Monday, November 21, 2005

chasing blocks

editing for block-chase is done. it seemed not to be wat it's supposed to be... but we shall have to see. i'm numbed out, probably the lack of sleep, probably the stress. i'm so cold now. too cold. it's been the whole day of coldness for me. i'm paranoid too. i've been too paranoid these last few days. at everything. small things big things. i'll have to see about tt.

sometimes it's good to sit down, close your eyes, with music in ears and let ur mind wander.

i can go on and listen to unintended the whole day. i hope i can learn how to play it. i can go on and eat chocolate the whole day too. maybe i should open a chocolate shop someday.

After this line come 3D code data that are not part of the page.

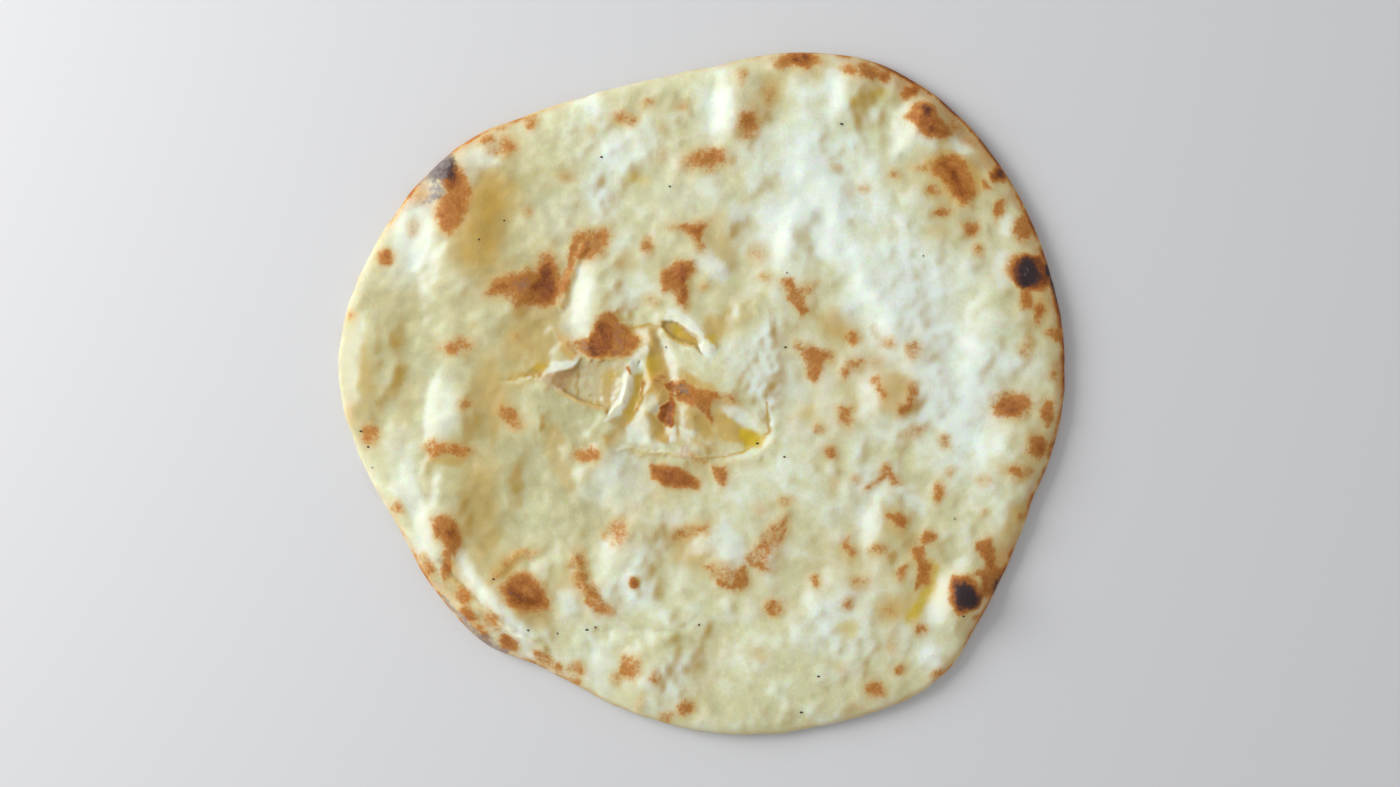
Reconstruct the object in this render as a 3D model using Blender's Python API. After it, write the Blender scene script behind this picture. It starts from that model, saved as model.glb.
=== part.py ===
# Naan bread: one flat, uneven, oven-blistered loaf that lies on its flat underside.
# Metres, +Z up. The origin is at the middle of the footprint, on the surface it rests on.

import math

import bmesh
import bpy
from mathutils import Vector

MM = 0.001

# Overall size
LENGTH = 300.0 * MM  # along X, the longest way across
WIDTH = 282.0 * MM  # along Y

# Section through the dough
CRUMB_HEIGHT = 8.4 * MM  # top skin above the underside, away from bubbles and hollows
EDGE_HIGH = 4.6 * MM  # upper line of the blunt outer edge
EDGE_LOW = 2.4 * MM  # lower line of the blunt outer edge
EDGE_LIFT = 1.0 * MM  # how much higher the edge rides where the loaf curls
TOP_ROUND = 11.0 * MM  # how far in the top skin takes to round over into the edge
UNDER_ROUND = 8.0 * MM  # how far in the underside takes to reach its flat
WAVE_HEIGHT = 0.7 * MM  # slow unevenness of the whole top
WAVE_LENGTH = 74.0 * MM

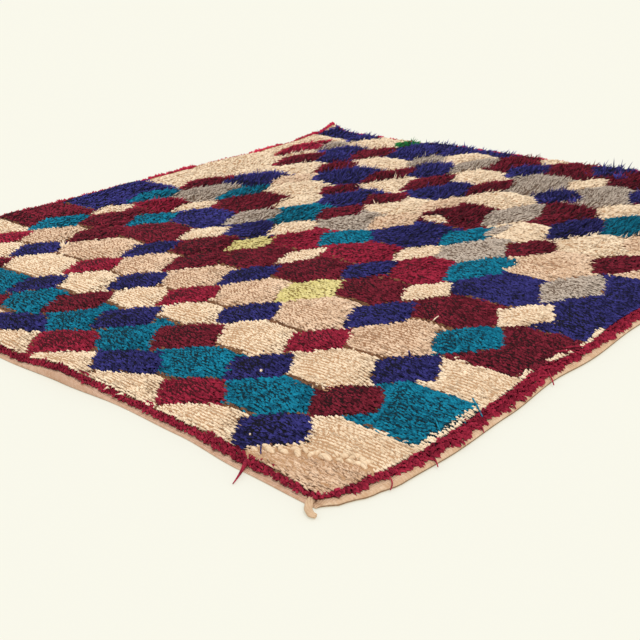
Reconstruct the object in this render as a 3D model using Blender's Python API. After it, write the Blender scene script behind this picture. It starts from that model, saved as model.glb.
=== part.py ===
# Azilal rug: a hand-knotted wool rug that lies flat. Its thick pile rises in a net of lozenges,
# and the locks of its border fall outward over a flat-woven hem. A tassel of warp ends lies at
# the front left corner.
import math
import random
from collections import namedtuple

import bmesh
import bpy
from mathutils import Vector

# The rug is laid out from its front left corner: X along the weft, Y along the warp, in metres.
WIDTH = 1.717
LENGTH = 1.620
PILE = 0.0165
LOZENGE_WIDTH = 0.1555
MOUND = 0.0042
UNEVEN = 0.0011
UNEVEN_WAVES = (0.310, 0.230)
SEED = 7

# Where each row of wide lozenges has its centre along the warp, front to back.
LOZENGE_ROWS = (0.069, 0.290, 0.476, 0.631, 0.791, 0.967, 1.132, 1.304, 1.495)

# Stations between the rims, and the width over which a lifted edge sinks back to the floor.
WIDTH_STEPS = 53
LENGTH_STEPS = 48
LIFT_REACH = 0.120

# Section of a rim, from the outer edge inward: the woven edge, its crown, the foot and the top
# of the first row of knots, and the full pile.
Rim = namedtuple("Rim", "inset height")
HEM_RIM = (
    Rim(0.000, 0.0034),
    Rim(0.003, 0.0066),
    Rim(0.016, 0.0072),
    Rim(0.018, 0.0135),
    Rim(0.036, PILE),
)
SELVEDGE_RIM = (
    Rim(0.000, 0.0016),
    Rim(0.002, 0.0030),
    Rim(0.008, 0.0034),
    Rim(0.010, 0.0095),
    Rim(0.034, PILE),
)
FOOT, SHOULDER = 2, 3

# Course of each edge: how far it is drawn in, how high the cloth is lifted, and how high the
# woven edge itself is, which hangs to the floor along the wave on the left.
Edge = namedtuple("Edge", "station inset lift hang")
FRONT = (
    Edge(0.000, 0.042, 0.000, 0.000),
    Edge(0.030, 0.022, 0.000, 0.000),
    Edge(0.067, 0.007, 0.000, 0.000),
    Edge(0.110, -0.003, 0.000, 0.000),
    Edge(0.214, -0.007, 0.000, 0.000),
    Edge(0.350, -0.001, 0.000, 0.000),
    Edge(0.500, 0.012, 0.000, 0.000),
    Edge(0.590, 0.007, 0.000, 0.000),
    Edge(0.760, 0.018, 0.000, 0.000),
    Edge(1.050, 0.004, 0.000, 0.000),
    Edge(1.400, 0.010, 0.000, 0.000),
    Edge(WIDTH, 0.016, 0.000, 0.000),
)
LEFT = (
    Edge(0.000, -0.012, 0.000, 0.000),
    Edge(0.150, -0.007, 0.000, 0.000),
    Edge(0.300, 0.005, 0.000, 0.000),
    Edge(0.450, 0.009, 0.000, 0.000),
    Edge(0.600, 0.001, 0.011, 0.000),
    Edge(0.760, -0.006, 0.000, 0.000),
    Edge(1.100, 0.002, 0.000, 0.000),
    Edge(1.400, -0.004, 0.000, 0.000),
    Edge(LENGTH, 0.006, 0.000, 0.000),
)
BACK = (
    Edge(0.000, 0.010, 0.000, 0.000),
    Edge(0.470, -0.006, 0.000, 0.000),
    Edge(0.700, 0.003, 0.000, 0.000),
    Edge(0.840, -0.002, 0.000, 0.000),
    Edge(0.950, 0.011, 0.000, 0.000),
    Edge(1.180, 0.000, 0.000, 0.000),
    Edge(1.320, 0.016, 0.000, 0.000),
    Edge(1.480, 0.010, 0.000, 0.000),
    Edge(1.620, 0.002, 0.006, 0.006),
    Edge(WIDTH, -0.004, 0.026, 0.026),
)
RIGHT = (
    Edge(0.000, 0.012, 0.000, 0.000),
    Edge(0.400, 0.002, 0.000, 0.000),
    Edge(0.740, 0.010, 0.000, 0.000),
    Edge(0.950, 0.004, 0.000, 0.000),
    Edge(1.110, -0.002, 0.000, 0.000),
    Edge(1.280, 0.018, 0.000, 0.000),
    Edge(1.440, 0.008, 0.000, 0.000),
    Edge(1.530, 0.016, 0.004, 0.004),
    Edge(LENGTH, 0.010, 0.026, 0.026),
)

# Locks of the border pile: how far they reach out, how much they droop, how far they lean, and
# what is left of their width and height at the tip. Every so many faces of the rim carry two.
Locks = namedtuple("Locks", "reach droop lean width height every")
HEM_LOCKS = Locks(0.0115, 0.0010, 0.0030, 0.45, 0.50, 1)
SELVEDGE_LOCKS = Locks(0.0050, 0.0008, 0.0040, 0.40, 0.50, 3)

# One lock that has slipped over the left selvedge to the floor, as steps out from its root.
Step = namedtuple("Step", "reach sideways centre width height")
LOOSE_LOCK_AT = 0.190
LOOSE_LOCK = (
    Step(0.010, -0.001, 0.0060, 0.0060, 0.0036),
    Step(0.022, -0.006, 0.0030, 0.0050, 0.0040),
    Step(0.038, -0.016, 0.0016, 0.0020, 0.0024),
)

# The corner tassel: a woven head and its warp ends, which lie level on the floor.
TASSEL_HEADING = math.radians(226)
TASSEL_HEAD = (0.0050, 0.0100, 0.0054)
TASSEL_ENDS = 4
TASSEL_GAP = 0.0003
TASSEL_ROUNDING = 14.0
End = namedtuple("End", "reach spread bend thick")
TASSEL_STEPS = (
    End(0.006, 1.06, 0.0000, 0.96),
    End(0.012, 1.06, 0.0008, 0.94),
    End(0.018, 0.96, 0.0028, 0.80),
    End(0.023, 0.76, 0.0054, 0.52),
)

WOOL = (0.62, 0.47, 0.34, 1.0)
WARP = (0.72, 0.56, 0.40, 1.0)


def clear_scene():
    for item in list(bpy.data.objects):
        bpy.data.objects.remove(item, do_unlink=True)


def make_material(name, color, roughness):
    material = bpy.data.materials.new(name)
    material.use_nodes = True
    shader = material.node_tree.nodes["Principled BSDF"]
    shader.inputs["Base Color"].default_value = color
    shader.inputs["Roughness"].default_value = roughness
    shader.inputs["Metallic"].default_value = 0.0
    return material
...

i'm still sitting around in the matrox, listening to songs, blogging and freezing. sometimes i think won't life be easier if i'm not a human. if i'm a goldfish, i won't have any worries. i'll see something new every 3 secs. life is so much exciting cos everything looks new to me everytime i see it. but too bad, there won't be any memories of anything at all. but then again, soon i'll die and i won't have anything i'll miss terribly, no worries. swim round and round in circles until i die. but right now, i'm a human. tt seemed like a stupid and boring life. maybe a better example of a good and carefree life would be to be a child with a good life. the world is so colourful and joyful. no worries, just play and eat whole day. they get what they want. whoever you quarrel with now will be your best friend the next hour. it's so beautiful.